Guardare sopra di sé
Solennità di tutti i santi

Ap 7,2-4.9-14; Sal 23; 1Gv 3,1-3; Mt 5,1-12

La gru più alta del cantone è a Balerna,  nuova-nuova. Montata per i restauri lunedì 30 di fianco alla Collegiata. Ci è voluto un giorno intero e l’enorme braccio da 54 m è stato issato in un blocco solo verso le 18.45. È così grande perché deve poter girare a 360 gradi in caso di vento, senza scontrarsi con nulla. E il nostro campanile misura 50 m, è il secondo più alto in Ticino (Intragna, il primo, misura una sessantina di metri).
Più alta del campanile. Per secoli il nostro campanile non ha visto sopra di sé nient’altro che il cielo, ora guarda curioso quell’intreccio di metallo che gli farà girare attorno il materiale necessario al restauro del tetto. Noi finora alzando gli occhi al nostro campanile ci sentivamo portati a guardare il cielo, ad alzare gli occhi oltre alla sua monumentalità. Anche il nostro campanile ora si sente obbligato a guardare in alto a volgersi al cielo osservando qualcosa che è arrivato più in alto di lui.
Mi sembra un bello spunto per parlare dei Santi: coloro che sono arrivati più in alto, guardare a loro ci spinge a guardare oltre e vedere il cielo. Guardare loro ci distoglie finalmente dalle nostre preoccupazioni, solitamente molto terrene, per guardare in alto, al cielo, a quella speranza costituita dalla realizzazione delle beatitudini del Vangelo. Il testo parla spesso dei cieli, della ricompensa che lì aspetta i protagonisti delle beatitudini. I poveri in spirito, coloro che sono nel pianto, chi vive di mitezza, chi anela alla giustizia, chi applica misericordia, coloro che si attivano per la pace, quanti subiscono persecuzione, sono persone che sanno attirare il nostro sguardo verso il cielo.
Le beatitudini chiedono fatica.
Non è per nulla facile comportarsi con mitezza quando il paradigma è l’aggressione, come si fa a desiderare la giustizia quando chi la aggira sembra vivere meglio? Misericordia e perdono sono viste dagli altri come segno di debolezza e di inferiorità, pianto e povertà non sono in cima ai desideri né dei nostri ragazzi, né di noi adulti. Come attivarsi per la pace quando governano le politiche del mondo ad oriente e ad occidente dei pazzi guerrafondai? Le beatitudini sono controcorrente, non sono di immediata realizzazione, non attirano, non ‘vendono’, sono fallimentari dal punto di vista del marketing. Da soli non potremmo farcela, nemmeno quando le comprendiamo e vediamo il loro ideale grazie all’assidua frequentazione del Vangelo, all’interiorizzazione del messaggio di Gesù e della sua volontà. Qui interviene l’aiuto dei santi.

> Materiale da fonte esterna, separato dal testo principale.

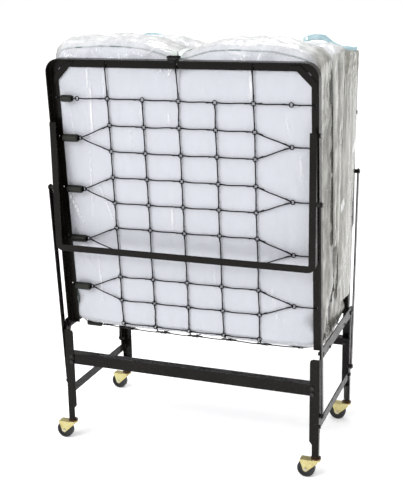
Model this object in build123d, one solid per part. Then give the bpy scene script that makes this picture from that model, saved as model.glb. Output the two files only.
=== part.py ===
from build123d import *
import os
import math

# Folding rollaway cot, folded and standing on its four casters.
# +X runs across the bed's width, +Y from the front half to the rear half, +Z up.
# The floor is at Z = 0.  All sizes in millimetres.

os.makedirs("parts", exist_ok=True)

# ---------------------------------------------------------------- driving sizes
half_w = 381.0          # half of the 30 in frame width, outside of the deck rails
deck_lean = 4.0         # each folded half leans outwards by this many degrees
pivot_y = 173.0         # deck pivot, distance from the middle plane
pivot_z = 358.0         # deck pivot height, which is the open deck's height
rail_top = 784.5        # deck pivot to the outside of the end rail
rail_wall = 26.0        # outer flange of the deck angle, pointing to the deck's underside
rail_face = 25.0        # inner flange of the deck angle, which carries the net
rail_thk = 2.5
pivot_t = 19.0          # deck pivot below the net face of the deck angle
corner_r = 38.0         # outside corner radius of the deck frame
leg_thk = 2.6
leg_out = half_w + 0.4 + leg_thk      # outside of the base legs
leg_face_y = 200.0      # outside of the base legs, front to middle plane
leg_w = 26.5            # leg flange seen from the front
leg_bottom = 64.0
leg_top = 349.6
bar_thk = 3.0
link_gap = 0.4
link_thk = 3.0
link_w = 18.0
end_leg_out = 377.5     # outside half width of the end leg
end_leg_w = 18.5
end_leg_depth = 24.0
end_leg_pivot = 602.0   # along the deck, deck pivot to end leg pivot
link_drop = 176.0       # pivot spacing on the base leg and on the end leg
link_offset = 10.0      # the link pivots stand this much further out
bolt_r = 3.0
run_r = 3.06            # holes that turn on a bolt
fix_r = 3.0             # holes that are clamped
wire_r = 1.6
net_t = -5.0            # net wires, below the net face
row_pitch = 73.4
first_row = 675.0
columns = [-209.9, -107.5, -5.0, 98.5, 204.1]
ring_x = 304.0
hole_x = 367.0
wheel_r = 25.0
wheel_w = 18.0
caster_trail = 27.0
stem_in = 8.7           # stem axis from the leg's two outer faces
mattress_t = 158.0
mattress_half_w = 370.0
x_shift = 16.55         # puts the middle of the overall width at X = 0

LEAN = math.radians(deck_lean)
bar_in, bar_out = leg_out, leg_out + bar_thk
link_in, link_out = bar_out + link_gap, bar_out + link_gap + link_thk

P0 = (-pivot_y, pivot_z)
P3 = (-pivot_y - link_offset, pivot_z - link_drop)
P1 = (-pivot_y - end_leg_pivot * math.sin(LEAN), pivot_z + end_leg_pivot * math.cos(LEAN))
P2 = (P1[0] - link_offset, P1[1] - link_drop)
stem_x, stem_y = leg_out - stem_in, leg_face_y - stem_in

PARTS = {}


def put(name, shape):
    PARTS[name] = shape


def as_list(shape):
    return list(shape) if isinstance(shape, (list, tuple)) else [shape]


# ---------------------------------------------------------------- helpers
def box(x0, x1, y0, y1, z0, z1):
    return Pos((x0 + x1) / 2, (y0 + y1) / 2, (z0 + z1) / 2) * Box(abs(x1 - x0), abs(y1 - y0), abs(z1 - z0))


def cyl_x(x0, x1, y, z, r):
    return Pos((x0 + x1) / 2, y, z) * Rot(0, 90, 0) * Cylinder(r, abs(x1 - x0))


def cyl_y(x, y0, y1, z, r):
    return Pos(x, (y0 + y1) / 2, z) * Rot(90, 0, 0) * Cylinder(r, abs(y1 - y0))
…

Hanno lo stesso effetto della gru sul nostro campanile, ci costringono ad alzare lo sguardo, a vedere finalmente sopra di noi qualcuno che ce l’ha fatta, qualcuno che è avanti almeno alcuni passi. La comunione dei santi di cui parliamo nel ‘credo’ è in fondo questo: una unità profonda con tutti coloro che ci hanno preceduto nel segno della fede e che ci spingono a credere e sperare che quelle beatitudini sono possibili, che guardare più in alto non è un’utopia. Un espressione attribuita a Bernardo di Chartres dice che noi siamo dei nani sulle spalle di giganti e possiamo guardare oggi più lontano, nelle scienze e nella sapienza solo grazie a chi prima di noi ha aperto grandi strade. I santi che oggi celebriamo sono quei giganti sulle cui spalle noi nani possiamo guardare più lontano, possiamo guardare più in alto e sentire vicino il cielo.